Object data in JSON
━━━━
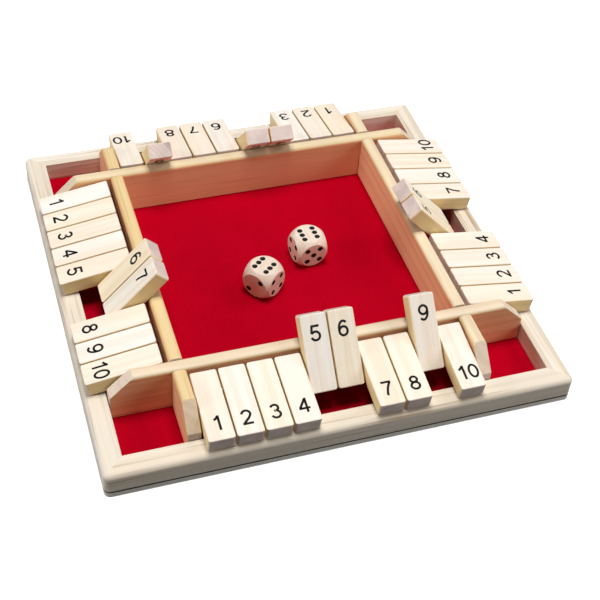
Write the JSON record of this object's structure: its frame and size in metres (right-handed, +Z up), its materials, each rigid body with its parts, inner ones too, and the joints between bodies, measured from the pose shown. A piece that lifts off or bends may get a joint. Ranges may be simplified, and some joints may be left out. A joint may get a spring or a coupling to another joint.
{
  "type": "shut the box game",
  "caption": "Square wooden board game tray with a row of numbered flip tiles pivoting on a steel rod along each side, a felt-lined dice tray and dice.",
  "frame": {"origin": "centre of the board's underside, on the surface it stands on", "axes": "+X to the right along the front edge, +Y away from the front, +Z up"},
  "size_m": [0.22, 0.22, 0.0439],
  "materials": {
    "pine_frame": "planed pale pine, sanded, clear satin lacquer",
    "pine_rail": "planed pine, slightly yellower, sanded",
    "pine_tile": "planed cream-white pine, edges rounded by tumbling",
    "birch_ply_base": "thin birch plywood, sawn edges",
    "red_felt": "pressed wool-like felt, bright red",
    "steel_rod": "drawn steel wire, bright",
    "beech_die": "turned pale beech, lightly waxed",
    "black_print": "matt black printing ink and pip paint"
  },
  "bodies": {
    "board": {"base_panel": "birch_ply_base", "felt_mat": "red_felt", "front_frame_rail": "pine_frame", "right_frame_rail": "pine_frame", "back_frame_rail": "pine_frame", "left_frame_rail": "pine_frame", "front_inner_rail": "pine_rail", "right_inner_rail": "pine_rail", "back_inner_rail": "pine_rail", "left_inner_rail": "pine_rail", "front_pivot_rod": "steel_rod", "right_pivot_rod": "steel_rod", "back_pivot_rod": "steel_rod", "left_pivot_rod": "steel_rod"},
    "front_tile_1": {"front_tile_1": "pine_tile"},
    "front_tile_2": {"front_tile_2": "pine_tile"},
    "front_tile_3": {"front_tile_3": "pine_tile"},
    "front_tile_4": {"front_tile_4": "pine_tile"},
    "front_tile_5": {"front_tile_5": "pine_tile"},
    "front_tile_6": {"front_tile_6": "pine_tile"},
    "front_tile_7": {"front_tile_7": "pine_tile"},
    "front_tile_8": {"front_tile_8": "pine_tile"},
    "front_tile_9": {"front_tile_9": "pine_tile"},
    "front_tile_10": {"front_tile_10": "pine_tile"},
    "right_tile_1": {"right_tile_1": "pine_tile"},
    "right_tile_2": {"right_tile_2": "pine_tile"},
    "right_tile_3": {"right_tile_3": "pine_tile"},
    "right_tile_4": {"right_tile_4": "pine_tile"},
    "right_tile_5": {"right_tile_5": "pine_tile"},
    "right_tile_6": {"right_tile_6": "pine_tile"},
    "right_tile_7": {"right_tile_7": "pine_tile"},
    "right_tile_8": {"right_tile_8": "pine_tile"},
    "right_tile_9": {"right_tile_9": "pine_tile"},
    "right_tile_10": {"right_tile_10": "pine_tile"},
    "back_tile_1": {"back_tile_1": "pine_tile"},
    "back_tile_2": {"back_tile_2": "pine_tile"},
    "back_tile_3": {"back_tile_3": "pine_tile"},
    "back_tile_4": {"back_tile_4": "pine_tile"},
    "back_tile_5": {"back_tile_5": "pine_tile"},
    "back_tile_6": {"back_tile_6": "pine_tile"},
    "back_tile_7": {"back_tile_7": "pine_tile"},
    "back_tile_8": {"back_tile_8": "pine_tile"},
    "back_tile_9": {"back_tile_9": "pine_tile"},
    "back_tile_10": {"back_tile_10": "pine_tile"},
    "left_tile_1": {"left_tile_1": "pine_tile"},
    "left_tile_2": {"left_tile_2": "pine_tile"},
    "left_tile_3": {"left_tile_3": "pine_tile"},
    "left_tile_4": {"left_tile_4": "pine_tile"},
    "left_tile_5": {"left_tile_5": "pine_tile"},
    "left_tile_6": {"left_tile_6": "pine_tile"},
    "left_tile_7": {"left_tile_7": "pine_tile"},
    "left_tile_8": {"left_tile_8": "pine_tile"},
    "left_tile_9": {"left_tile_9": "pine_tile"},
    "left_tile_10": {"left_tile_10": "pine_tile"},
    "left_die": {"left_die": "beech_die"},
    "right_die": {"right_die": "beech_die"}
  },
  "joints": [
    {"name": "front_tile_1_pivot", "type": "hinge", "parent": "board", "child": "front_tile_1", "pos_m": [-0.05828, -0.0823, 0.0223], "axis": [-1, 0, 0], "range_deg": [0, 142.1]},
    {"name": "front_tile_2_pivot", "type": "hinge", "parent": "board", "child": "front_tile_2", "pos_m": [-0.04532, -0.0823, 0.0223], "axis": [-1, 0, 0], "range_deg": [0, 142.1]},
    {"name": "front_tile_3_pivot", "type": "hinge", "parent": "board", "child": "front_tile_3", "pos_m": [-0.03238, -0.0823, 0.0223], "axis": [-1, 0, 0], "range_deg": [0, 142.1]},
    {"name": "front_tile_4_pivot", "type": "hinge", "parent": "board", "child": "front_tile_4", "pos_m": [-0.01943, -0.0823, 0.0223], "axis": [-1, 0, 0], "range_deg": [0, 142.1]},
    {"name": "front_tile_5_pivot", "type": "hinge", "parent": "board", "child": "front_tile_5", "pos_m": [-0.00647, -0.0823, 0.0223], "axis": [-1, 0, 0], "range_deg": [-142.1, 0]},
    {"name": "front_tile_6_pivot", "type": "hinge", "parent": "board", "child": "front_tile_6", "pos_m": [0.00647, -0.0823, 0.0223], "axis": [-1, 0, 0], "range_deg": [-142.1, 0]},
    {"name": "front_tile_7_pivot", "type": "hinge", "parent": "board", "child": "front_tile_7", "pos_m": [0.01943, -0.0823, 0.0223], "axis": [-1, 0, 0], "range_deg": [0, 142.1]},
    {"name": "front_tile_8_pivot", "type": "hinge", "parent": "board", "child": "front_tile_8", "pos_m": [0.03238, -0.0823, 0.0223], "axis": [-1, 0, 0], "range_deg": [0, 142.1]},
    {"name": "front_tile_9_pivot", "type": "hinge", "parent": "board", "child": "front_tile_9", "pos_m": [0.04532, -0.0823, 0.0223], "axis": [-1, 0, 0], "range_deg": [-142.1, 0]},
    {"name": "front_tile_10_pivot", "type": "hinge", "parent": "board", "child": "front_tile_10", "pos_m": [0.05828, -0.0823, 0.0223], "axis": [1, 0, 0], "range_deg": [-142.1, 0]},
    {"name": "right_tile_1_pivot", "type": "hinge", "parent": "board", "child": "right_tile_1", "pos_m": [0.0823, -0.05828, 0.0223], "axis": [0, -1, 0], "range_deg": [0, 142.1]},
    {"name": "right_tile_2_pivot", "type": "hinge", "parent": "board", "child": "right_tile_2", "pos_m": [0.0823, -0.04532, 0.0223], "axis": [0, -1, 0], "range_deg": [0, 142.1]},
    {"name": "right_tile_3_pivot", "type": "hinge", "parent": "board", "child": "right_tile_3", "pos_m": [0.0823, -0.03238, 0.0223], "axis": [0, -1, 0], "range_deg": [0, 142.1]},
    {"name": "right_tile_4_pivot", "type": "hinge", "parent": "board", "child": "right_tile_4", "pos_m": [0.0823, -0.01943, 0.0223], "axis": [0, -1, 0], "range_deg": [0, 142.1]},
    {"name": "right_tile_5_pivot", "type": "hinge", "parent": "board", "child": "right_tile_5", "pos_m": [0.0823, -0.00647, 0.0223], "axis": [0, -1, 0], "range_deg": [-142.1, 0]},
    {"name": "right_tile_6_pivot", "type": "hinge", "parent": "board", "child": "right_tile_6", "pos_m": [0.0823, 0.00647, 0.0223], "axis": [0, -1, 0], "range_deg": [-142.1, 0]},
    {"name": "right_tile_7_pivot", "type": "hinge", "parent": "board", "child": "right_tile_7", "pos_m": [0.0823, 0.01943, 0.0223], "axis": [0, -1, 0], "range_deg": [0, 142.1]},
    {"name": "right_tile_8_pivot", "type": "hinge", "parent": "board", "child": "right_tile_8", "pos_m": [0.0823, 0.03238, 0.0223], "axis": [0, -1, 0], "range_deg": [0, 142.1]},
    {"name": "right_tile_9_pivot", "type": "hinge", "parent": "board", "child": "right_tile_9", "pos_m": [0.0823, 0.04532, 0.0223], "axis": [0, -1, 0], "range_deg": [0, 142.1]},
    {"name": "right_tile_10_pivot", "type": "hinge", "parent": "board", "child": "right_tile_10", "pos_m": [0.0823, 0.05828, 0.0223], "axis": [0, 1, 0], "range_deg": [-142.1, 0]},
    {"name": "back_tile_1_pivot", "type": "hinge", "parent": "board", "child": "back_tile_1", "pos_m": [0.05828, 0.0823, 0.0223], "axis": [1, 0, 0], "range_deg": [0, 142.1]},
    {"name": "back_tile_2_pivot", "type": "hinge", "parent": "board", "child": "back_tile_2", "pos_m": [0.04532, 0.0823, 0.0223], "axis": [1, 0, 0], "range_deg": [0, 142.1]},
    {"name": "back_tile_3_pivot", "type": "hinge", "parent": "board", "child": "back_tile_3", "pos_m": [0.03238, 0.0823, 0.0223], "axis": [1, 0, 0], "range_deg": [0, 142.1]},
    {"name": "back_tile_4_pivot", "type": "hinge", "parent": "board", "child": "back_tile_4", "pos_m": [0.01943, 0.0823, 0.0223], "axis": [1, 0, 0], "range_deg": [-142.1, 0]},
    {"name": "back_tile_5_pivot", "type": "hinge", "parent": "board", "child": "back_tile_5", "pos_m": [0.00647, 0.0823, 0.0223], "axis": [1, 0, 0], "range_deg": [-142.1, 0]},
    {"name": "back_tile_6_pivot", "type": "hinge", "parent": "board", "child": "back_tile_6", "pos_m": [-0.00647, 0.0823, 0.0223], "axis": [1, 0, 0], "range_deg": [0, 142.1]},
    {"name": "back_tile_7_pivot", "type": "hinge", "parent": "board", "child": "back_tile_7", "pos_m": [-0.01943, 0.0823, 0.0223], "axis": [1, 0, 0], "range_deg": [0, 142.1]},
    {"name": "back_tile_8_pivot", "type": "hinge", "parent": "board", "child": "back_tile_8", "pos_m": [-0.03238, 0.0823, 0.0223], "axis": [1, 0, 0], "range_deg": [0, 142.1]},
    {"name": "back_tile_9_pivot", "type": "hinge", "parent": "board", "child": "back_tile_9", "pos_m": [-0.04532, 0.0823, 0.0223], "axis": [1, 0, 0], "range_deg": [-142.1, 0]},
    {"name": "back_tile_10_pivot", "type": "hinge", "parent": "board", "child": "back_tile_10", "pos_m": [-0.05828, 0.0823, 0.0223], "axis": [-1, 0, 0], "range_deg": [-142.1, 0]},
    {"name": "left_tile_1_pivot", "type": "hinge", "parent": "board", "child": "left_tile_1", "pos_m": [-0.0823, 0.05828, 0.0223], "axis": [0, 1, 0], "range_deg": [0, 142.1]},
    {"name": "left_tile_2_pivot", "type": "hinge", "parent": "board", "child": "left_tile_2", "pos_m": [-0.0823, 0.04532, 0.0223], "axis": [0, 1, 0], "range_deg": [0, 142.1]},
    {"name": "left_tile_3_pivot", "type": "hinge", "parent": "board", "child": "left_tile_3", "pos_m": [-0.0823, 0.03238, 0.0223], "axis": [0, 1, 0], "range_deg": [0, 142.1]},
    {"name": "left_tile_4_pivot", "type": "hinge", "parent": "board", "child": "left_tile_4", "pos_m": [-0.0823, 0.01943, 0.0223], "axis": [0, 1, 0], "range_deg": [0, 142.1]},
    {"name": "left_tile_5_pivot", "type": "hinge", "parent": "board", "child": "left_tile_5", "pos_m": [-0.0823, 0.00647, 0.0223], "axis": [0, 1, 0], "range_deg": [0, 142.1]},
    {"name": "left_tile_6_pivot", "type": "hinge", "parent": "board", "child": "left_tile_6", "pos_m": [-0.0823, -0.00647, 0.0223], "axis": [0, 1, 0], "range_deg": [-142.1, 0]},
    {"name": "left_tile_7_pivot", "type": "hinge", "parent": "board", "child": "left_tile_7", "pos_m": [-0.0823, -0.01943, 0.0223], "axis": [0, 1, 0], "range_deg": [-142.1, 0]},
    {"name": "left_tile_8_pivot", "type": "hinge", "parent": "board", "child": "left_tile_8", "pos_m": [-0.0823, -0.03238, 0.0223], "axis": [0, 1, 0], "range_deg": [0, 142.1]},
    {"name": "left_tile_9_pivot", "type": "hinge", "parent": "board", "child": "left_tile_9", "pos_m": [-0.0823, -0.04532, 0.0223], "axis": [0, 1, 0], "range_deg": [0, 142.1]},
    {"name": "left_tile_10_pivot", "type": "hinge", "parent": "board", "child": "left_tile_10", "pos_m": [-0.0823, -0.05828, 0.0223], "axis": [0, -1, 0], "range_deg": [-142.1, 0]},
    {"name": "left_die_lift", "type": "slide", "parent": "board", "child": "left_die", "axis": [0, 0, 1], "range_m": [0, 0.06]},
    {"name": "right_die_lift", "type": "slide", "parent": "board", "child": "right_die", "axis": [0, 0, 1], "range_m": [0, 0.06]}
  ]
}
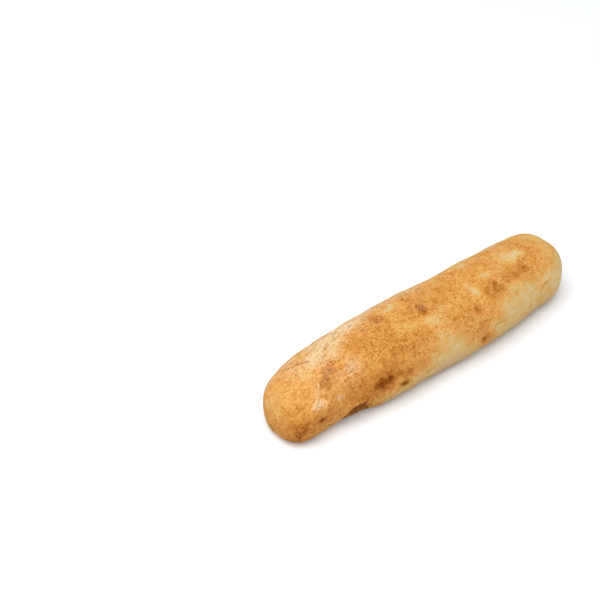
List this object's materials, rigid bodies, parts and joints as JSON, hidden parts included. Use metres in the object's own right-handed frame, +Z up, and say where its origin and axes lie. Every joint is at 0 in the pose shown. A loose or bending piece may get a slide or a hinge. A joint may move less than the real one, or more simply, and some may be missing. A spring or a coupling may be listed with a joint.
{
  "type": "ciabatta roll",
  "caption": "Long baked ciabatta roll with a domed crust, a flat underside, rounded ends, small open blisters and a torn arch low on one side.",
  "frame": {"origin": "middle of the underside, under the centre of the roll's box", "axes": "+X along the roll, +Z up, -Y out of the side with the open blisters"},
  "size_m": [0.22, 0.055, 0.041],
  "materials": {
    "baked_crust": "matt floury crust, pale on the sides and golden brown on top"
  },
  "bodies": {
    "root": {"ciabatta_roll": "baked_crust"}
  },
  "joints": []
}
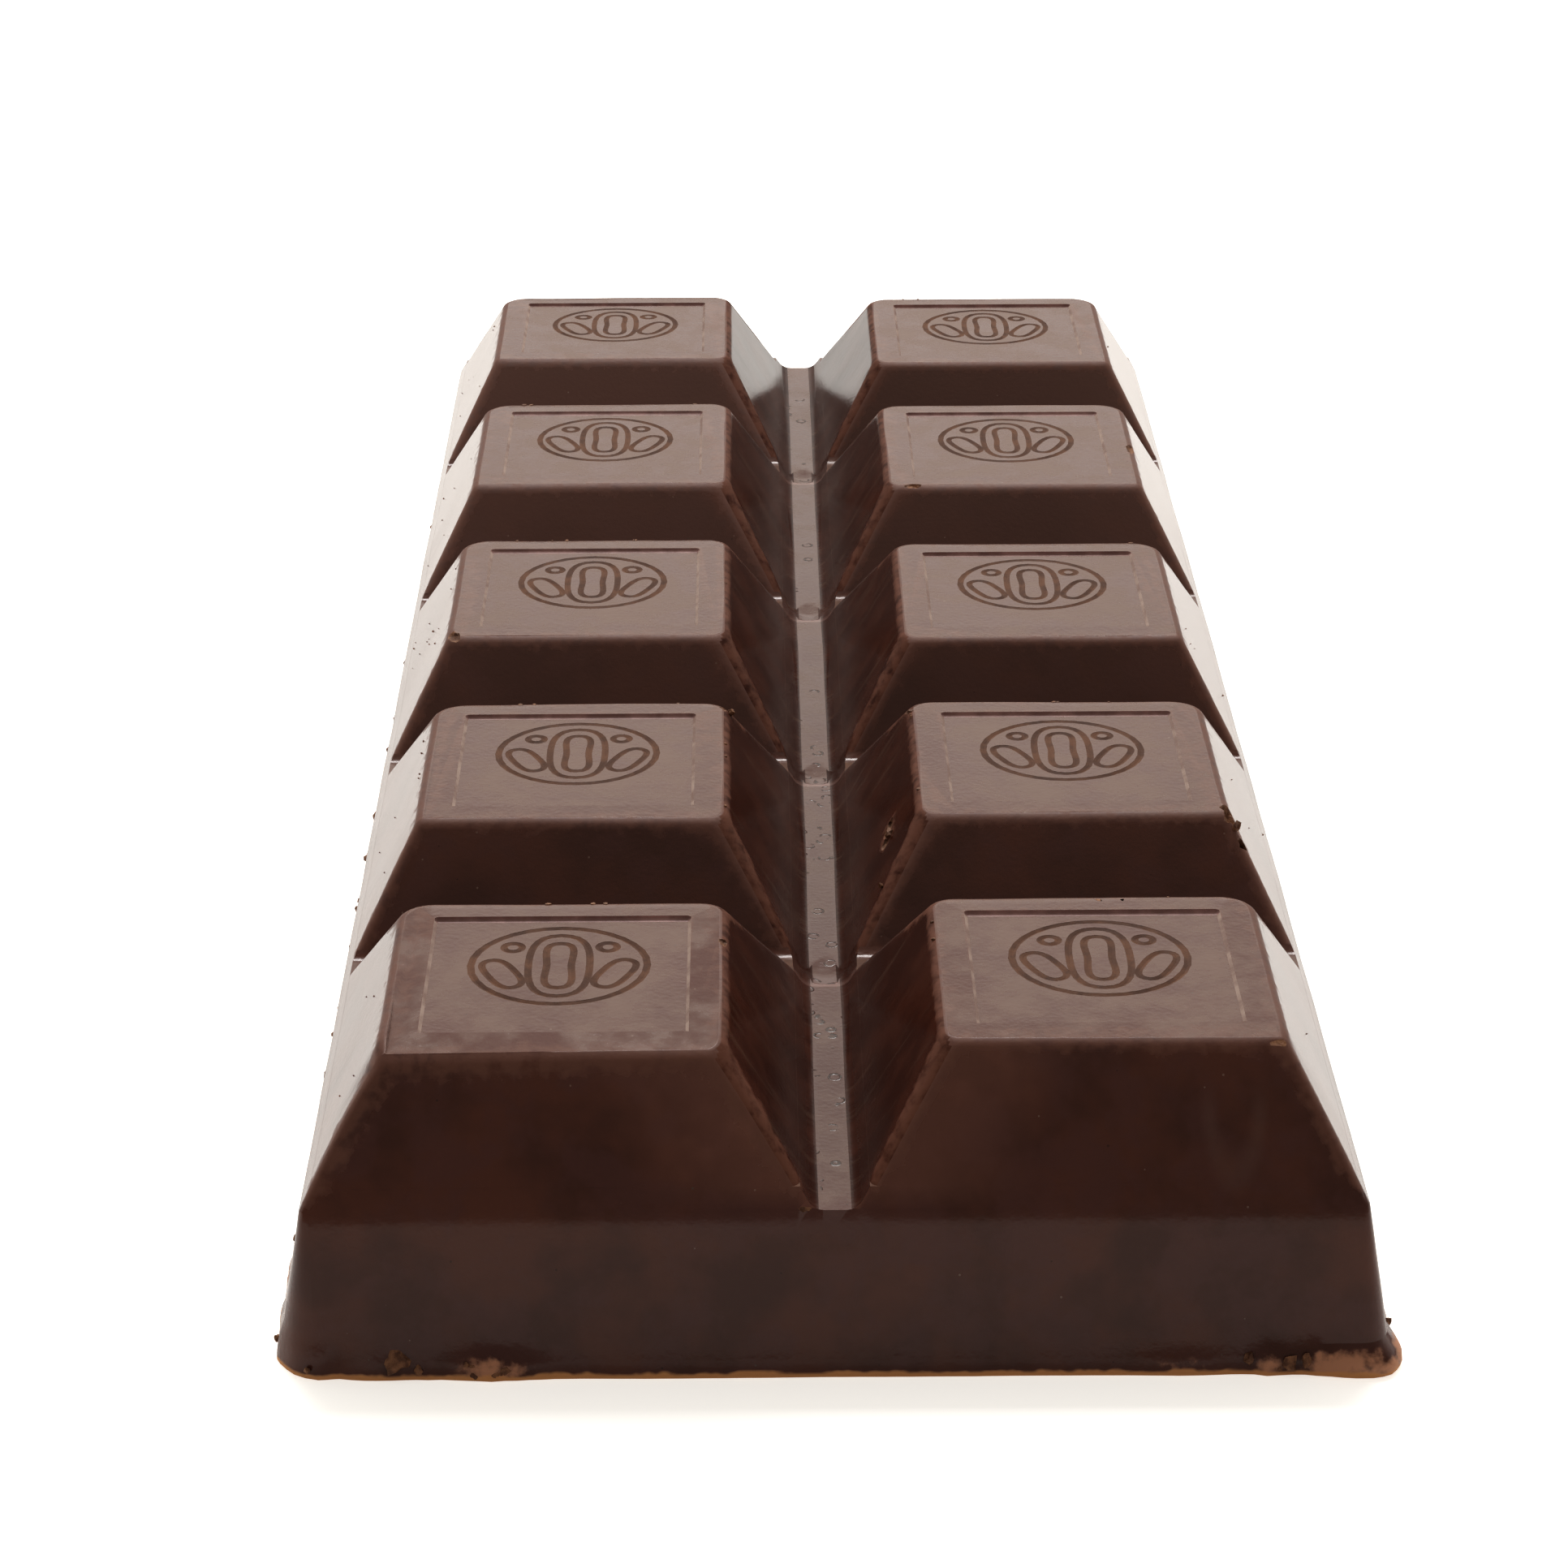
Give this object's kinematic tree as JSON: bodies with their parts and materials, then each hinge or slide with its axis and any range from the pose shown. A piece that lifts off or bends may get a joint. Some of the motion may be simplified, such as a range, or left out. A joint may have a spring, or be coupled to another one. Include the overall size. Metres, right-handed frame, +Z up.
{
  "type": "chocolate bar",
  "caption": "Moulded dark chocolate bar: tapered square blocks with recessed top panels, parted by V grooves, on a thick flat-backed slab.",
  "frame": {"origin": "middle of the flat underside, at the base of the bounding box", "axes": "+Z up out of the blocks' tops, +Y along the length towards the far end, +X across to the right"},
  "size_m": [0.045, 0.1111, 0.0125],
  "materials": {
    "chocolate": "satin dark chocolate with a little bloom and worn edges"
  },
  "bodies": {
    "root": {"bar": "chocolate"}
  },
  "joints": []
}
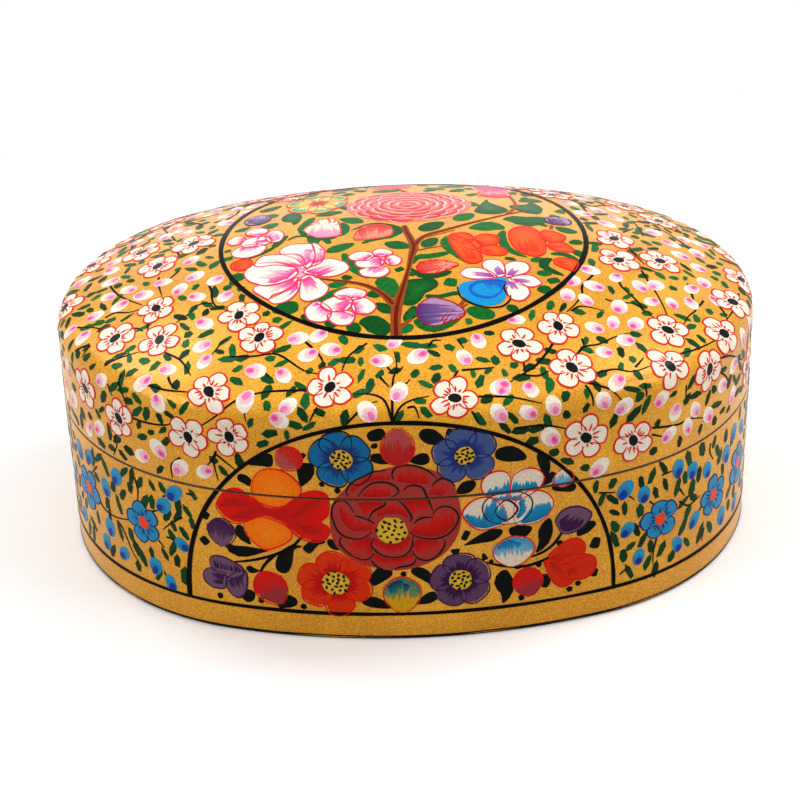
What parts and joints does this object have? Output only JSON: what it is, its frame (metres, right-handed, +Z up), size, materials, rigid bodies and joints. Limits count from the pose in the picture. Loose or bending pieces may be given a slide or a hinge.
━━━━
» **The request**: Take the lines above from the one holding "Give this object's" to the last and output them exactly.

» **Result of the task**:
Give this object's kinematic tree as JSON: bodies with their parts and materials, then each hinge or slide with its axis and any range from the pose shown. A piece that lifts off or bends may get a joint. Some of the motion may be simplified, such as a range, or left out. A joint may have a spring, or be coupled to another one. Include the overall size. Metres, right-handed frame, +Z up.
{
  "type": "chocolate bar",
  "caption": "Moulded dark chocolate bar: tapered square blocks with recessed top panels, parted by V grooves, on a thick flat-backed slab.",
  "frame": {"origin": "middle of the flat underside, at the base of the bounding box", "axes": "+Z up out of the blocks' tops, +Y along the length towards the far end, +X across to the right"},
  "size_m": [0.045, 0.1111, 0.0125],
  "materials": {
    "chocolate": "satin dark chocolate with a little bloom and worn edges"
  },
  "bodies": {
    "root": {"bar": "chocolate"}
  },
  "joints": []
}
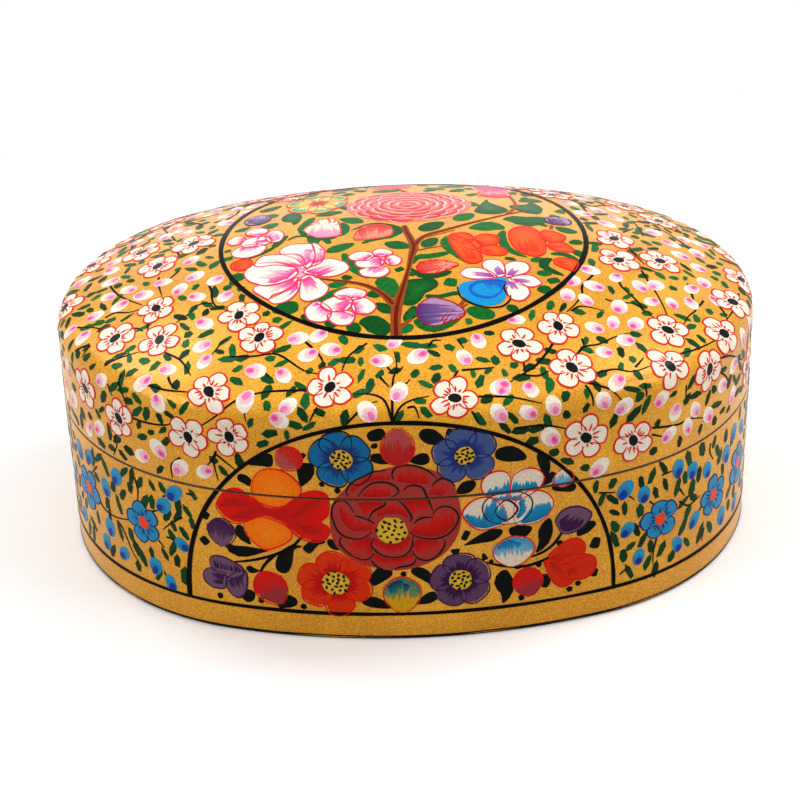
What parts and joints does this object have? Output only JSON: what it is, its frame (metres, right-handed, +Z up), size, materials, rigid bodies and joints. Limits count from the pose in the picture. Loose or bending pieces may be given a slide or a hinge.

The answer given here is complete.